Al-Bahra joined the National Coalition of Syrian Revolutionary and Opposition Forces during its expansion on 31 May 2013 and was elected general secretary of its political committee. He was appointed as the chief negotiator for the coalition’s delegation to the Geneva II Conference on Syria. On 9 July 2014, he was elected president of the coalition in Istanbul, Turkey, receiving 62 votes compared to 41 for his closest rival, Mouaffaq Nyrabia. He served in this role until January 2015. From 2019, al-Bahra served as co-chairman of the Syrian Constitutional Committee representing the opposition, until the committee became inactive.

In September 2023, al-Bahra was re-elected president of the coalition.
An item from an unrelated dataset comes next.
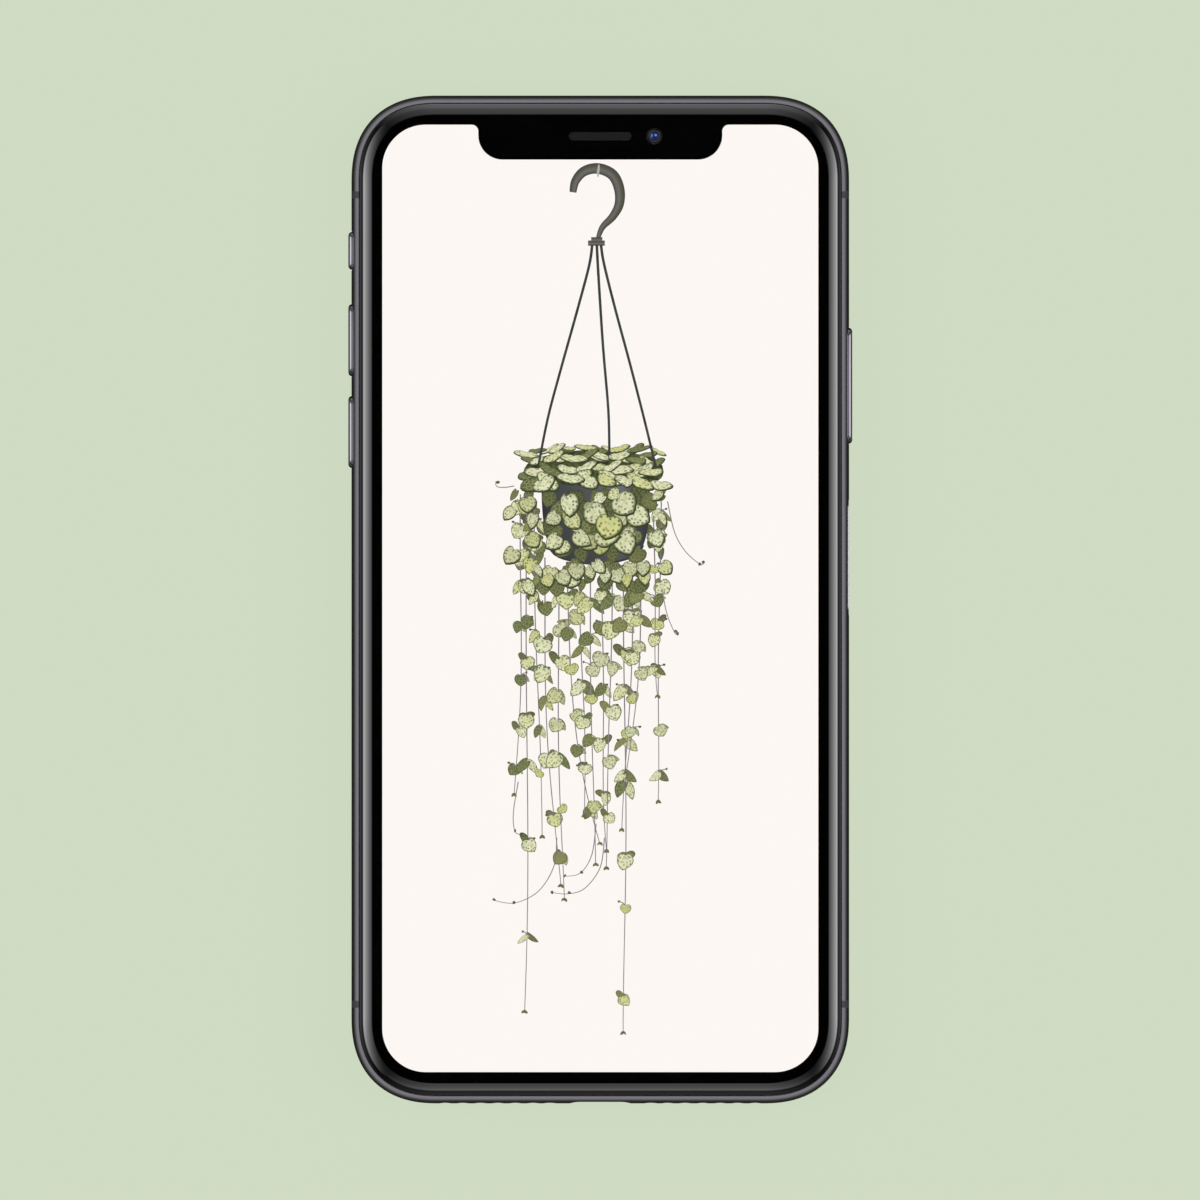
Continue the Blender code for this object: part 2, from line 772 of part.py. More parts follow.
def make_foot_parts():
    for name, x, y, top, look in (
        ("vibration_motor", (-0.0280, 0.0050), (-0.0588, -0.0485), 0.0050, steel()),
        ("loudspeaker", (0.0110, 0.0270), (-0.0686, -0.0485), 0.0054, black_plastic()),
        ("lower_antenna", (-0.0285, -0.0070), (-0.0660, -0.0596), 0.0050, carrier()),
        ("upper_antenna", (-0.0285, -0.0163), (0.0625, 0.0680), 0.0050, carrier()),
    ):
        block(name, x, y, (INSIDE_FLOOR, top), look, 0.0004)
    block("microphone", (-0.0185, -0.0140), (-0.0692, -0.0662), (0.0033, 0.0046), steel())

    back, mouth = -0.0620, -0.0693
    shell = capsule(PORT_WIDTH + 0.0012, PORT_HEIGHT + 0.0012, (0, MIDDLE_Z))
    socket = prism("charging_socket", "Y", shell, mouth, back, steel())
    pocket = capsule(PORT_WIDTH, PORT_HEIGHT, (0, MIDDLE_Z))
    cut(socket, prism("socket_pocket", "Y", pocket, mouth - 0.001, back - 0.0010, None))
    half = 0.00335
    block(
        "charging_tongue",
        (-half, half),
        (mouth + 0.0008, back - 0.0010 - FIT),
        (MIDDLE_Z - 0.00035, MIDDLE_Z + 0.00035),
        black_plastic(),
    )
    tip = -HEIGHT / 2 + 0.00015
    for name, x in (("left_screw", -SCREW_X), ("right_screw", SCREW_X)):
        stages = [
            (0.00055, tip + 0.0026),
            (0.00055, tip + 0.0008),
            (SCREW_RADIUS, tip + 0.0008),
            (SCREW_RADIUS, tip + 0.0001),
            (SCREW_RADIUS - 0.0001, tip),
            (0.0004, tip),
            (0.0004, tip + 0.0003),
        ]
        loops = [lift("Y", circle(r, (x, MIDDLE_Z), 12), y) for r, y in stages]
        loft(name, loops, steel())


def make_rear_cameras():
    low_y = CAMERA_Y - CAMERA_SPACING / 2
    high_y = CAMERA_Y + CAMERA_SPACING / 2
    plate = capsule(CAMERA_RING_WIDTH, CAMERA_RING_LENGTH, (CAMERA_X, CAMERA_Y), 8)
    ring = prism("camera_ring", "Z", plate, 0.0, 0.0014, metal())
    clear = material("lens glass", (0.01, 0.011, 0.014), 0.03)
    for name, y in (("main", high_y), ("zoom", low_y)):
        place = (CAMERA_X, y)
        seat = prism(name + "_seat", "Z", circle(0.0042, place), -0.001, 0.0009, None)
        bore = prism(name + "_bore", "Z", circle(0.0034, place), -0.001, 0.003, None)
        cut(ring, seat, bore)
        prism(name + "_lens_window", "Z", circle(0.0041, place), 0.0002, 0.0008, clear)
        half = 0.0049
        camera = block(
            name + "_camera",
            (CAMERA_X - half, CAMERA_X + half),
            (y - half, y + half),
            (0.0024, 0.0055),
            black_plastic(),
        )
        barrel = circle(0.0032, place)
        join(camera, prism(name + "_barrel", "Z", barrel, 0.0015, 0.0030, None))
    place = (FLASH_X, CAMERA_Y)
    diffuser = material("flash diffuser", (0.80, 0.78, 0.66), 0.3)
    prism("flash_window", "Z", circle(0.0023, place), 0.00005, 0.00075, diffuser)
    half = 0.0013
    yellow = material("flash phosphor", (0.80, 0.62, 0.12), 0.5)
    block(
        "flash_led",
        (FLASH_X - half, FLASH_X + half),
        (CAMERA_Y - half, CAMERA_Y + half),
        (0.00085, 0.00165),
        yellow,
    )


def main():
    clear_scene()
    make_frame()
    make_antenna_lines()
    make_cover_glass()
    make_back_glass()
    make_display()
    make_notch_sensors()
    make_key("volume_up_button", -1, VOLUME_UP_Y, VOLUME_LENGTH)
    make_key("volume_down_button", -1, VOLUME_DOWN_Y, VOLUME_LENGTH)
    make_key("side_button", 1, SIDE_KEY_Y, SIDE_KEY_LENGTH)
    make_ring_switch()
    make_switch_boards()
    make_sim_tray()
    make_sim_reader()
    make_power()
    make_boards()
    make_flat_cables()
    make_foot_parts()
    make_rear_cameras()


main()
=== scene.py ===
"""Dresses the smartphone in its finishes, with a lit picture of a hanging plant on its display.

Sizes are in metres. X runs across the phone, Y towards its earpiece and Z out of its display.
"""

import math
import random

import bmesh
import bpy
from mathutils import Matrix, Vector


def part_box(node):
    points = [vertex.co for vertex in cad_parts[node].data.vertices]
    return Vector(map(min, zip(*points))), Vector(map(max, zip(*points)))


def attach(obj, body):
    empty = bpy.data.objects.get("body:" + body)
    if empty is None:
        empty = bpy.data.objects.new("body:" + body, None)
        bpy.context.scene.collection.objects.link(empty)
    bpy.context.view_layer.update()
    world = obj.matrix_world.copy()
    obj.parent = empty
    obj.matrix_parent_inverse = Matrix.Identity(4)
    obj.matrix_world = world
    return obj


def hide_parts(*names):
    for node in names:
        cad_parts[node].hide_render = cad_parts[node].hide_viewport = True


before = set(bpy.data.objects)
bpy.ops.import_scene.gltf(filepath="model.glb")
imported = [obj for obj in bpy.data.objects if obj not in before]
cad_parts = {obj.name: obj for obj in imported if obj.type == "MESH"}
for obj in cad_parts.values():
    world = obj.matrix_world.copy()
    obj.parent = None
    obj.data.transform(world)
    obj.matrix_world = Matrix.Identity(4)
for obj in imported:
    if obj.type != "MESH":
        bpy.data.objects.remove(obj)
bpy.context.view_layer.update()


# The band is the phone's outer frame. It is a closed ring of grey anodised metal, milled to
# a rounded section, blasted to a satin and cut through for the keys, tray and socket.
half_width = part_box("frame")[1].x
half_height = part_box("frame")[1].y
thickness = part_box("cover_glass")[1].z
middle = thickness / 2
corner_reach = 0.0123
corner_fullness = 2.34
edge_round = 0.00292
lip_reach = 0.00100
lip_flat = 0.00005
ledge_drop = 0.00038
band_wall = 0.00240
slot_fullness = 0.4995
key_fullness = 0.49
same_spot = 0.0000002


def wire(made, value, socket):
    """Links an output to a socket, or sets the socket to a plain value."""
    if isinstance(value, bpy.types.NodeSocket):
        made.node_tree.links.new(value, socket)
    else:
        socket.default_value = value


def feed(made, **inputs):
    """Wires values to inputs of a finish's Principled shader, named with _ for a space."""
    for key, value in inputs.items():
        socket = key.replace("_", " ")
        wire(made, value, made.node_tree.nodes["Principled BSDF"].inputs[socket])


def new_finish(name, colour, roughness, metallic=0.0, **inputs):
    """A material with a Principled shader."""
    made = bpy.data.materials.new(name)
    made.use_nodes = True
    feed(made, Base_Color=(*colour, 1), Roughness=roughness, Metallic=metallic, **inputs)
    return made


def add(made, kind, inputs=None, **settings):
    """A shader node. Its inputs are numbers, colours or other nodes' outputs."""
    node = made.node_tree.nodes.new(kind)
    for key, value in settings.items():
        setattr(node, key, value)
    for key, value in (inputs or {}).items():
        wire(made, value, node.inputs[key])
    return node


def on_object(made, stretch=(1, 1, 1), shift=(0, 0, 0)):
    """Object coordinates, stretched along each axis and shifted."""
    coords = add(made, "ShaderNodeTexCoord").outputs["Object"]
    inputs = {"Vector": coords, "Scale": stretch, "Location": shift}
    return add(made, "ShaderNodeMapping", inputs).outputs["Vector"]


def grain(made, scale, detail=3.0, stretch=(1, 1, 1)):
    """Noise of a given fineness, in features to the metre."""
    inputs = {"Vector": on_object(made, stretch), "Scale": scale, "Detail": detail}
    return add(made, "ShaderNodeTexNoise", inputs).outputs["Fac"]


def spread(made, value, low, high, start=0.0, end=1.0):
    """Maps a value from start to end onto low to high."""
    inputs = {"Value": value, "From Min": start, "From Max": end, "To Min": low, "To Max": high}
    return add(made, "ShaderNodeMapRange", inputs).outputs["Result"]


def blend_colours(made, share, first, second):
    """Mixes two colours by a share. Each of the three may be an output."""
    pair = [c if isinstance(c, bpy.types.NodeSocket) else (*c, 1) for c in (first, second)]
    inputs = {"Factor": share, 6: pair[0], 7: pair[1]}
    return add(made, "ShaderNodeMix", inputs, data_type="RGBA").outputs[2]


def polish(made, pattern, low, high):
    """Varies a finish's roughness by a pattern."""
    feed(made, Roughness=spread(made, pattern, low, high))


def tint(made, pattern, first, second):
    """Varies a finish's colour by a pattern."""
    feed(made, Base_Color=blend_colours(made, pattern, first, second))


def relief(made, height, depth):
    """Bumps the surface by a height pattern that is depth metres deep."""
    bump = add(made, "ShaderNodeBump", {"Height": height, "Distance": depth, "Strength": 1.0})
    feed(made, Normal=bump.outputs["Normal"])


def satin_metal(name, colour, roughness):
    """Blasted and anodised metal, with faint rubbing along its length."""
    made = new_finish(name, colour, roughness, 1.0)
    blast = grain(made, 9000, 4.0)
    polish(made, grain(made, 260, 3.0, (1, 0.12, 1)), roughness * 0.8, roughness * 1.25)
    tint(made, blast, colour, tuple(c * 1.12 for c in colour))
    relief(made, blast, 0.0000012)
    return made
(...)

According to Syria Direct, his election was influenced by members of the coalition aligned with Turkish interests, notably Abdurrahman Mustafa, prime minister of the Syrian Interim Government, suggesting the coalition was increasingly influenced by Turkey.

Following the fall of the Assad regime in December 2024, al-Bahra called for a political transition consistent with United Nations Security Council Resolution 2554, proposing an 18-month timeline to rebuild institutions and revive Syria’s economy, including six months to draft a new constitution. He relocated to Damascus at the end of December.

On 8 January 2025, al-Bahra met with Syria’s new leader, Ahmed al-Sharaa, at the Presidential Palace in Damascus to discuss future plans for the country. On 12 February, he held another meeting with al-Sharaa and Bader Jamous, president of the Syrian Negotiation Commission. They agreed that both organizations would dissolve under the new Syrian authorities and that the Syrian National Dialogue Conference would take place later that month. Despite his leadership role in the coalition, al-Bahra was not appointed by al-Sharaa to any cabinet position during the formation of the Syrian caretaker government or the initial composition of the Syrian transitional government in March 2025.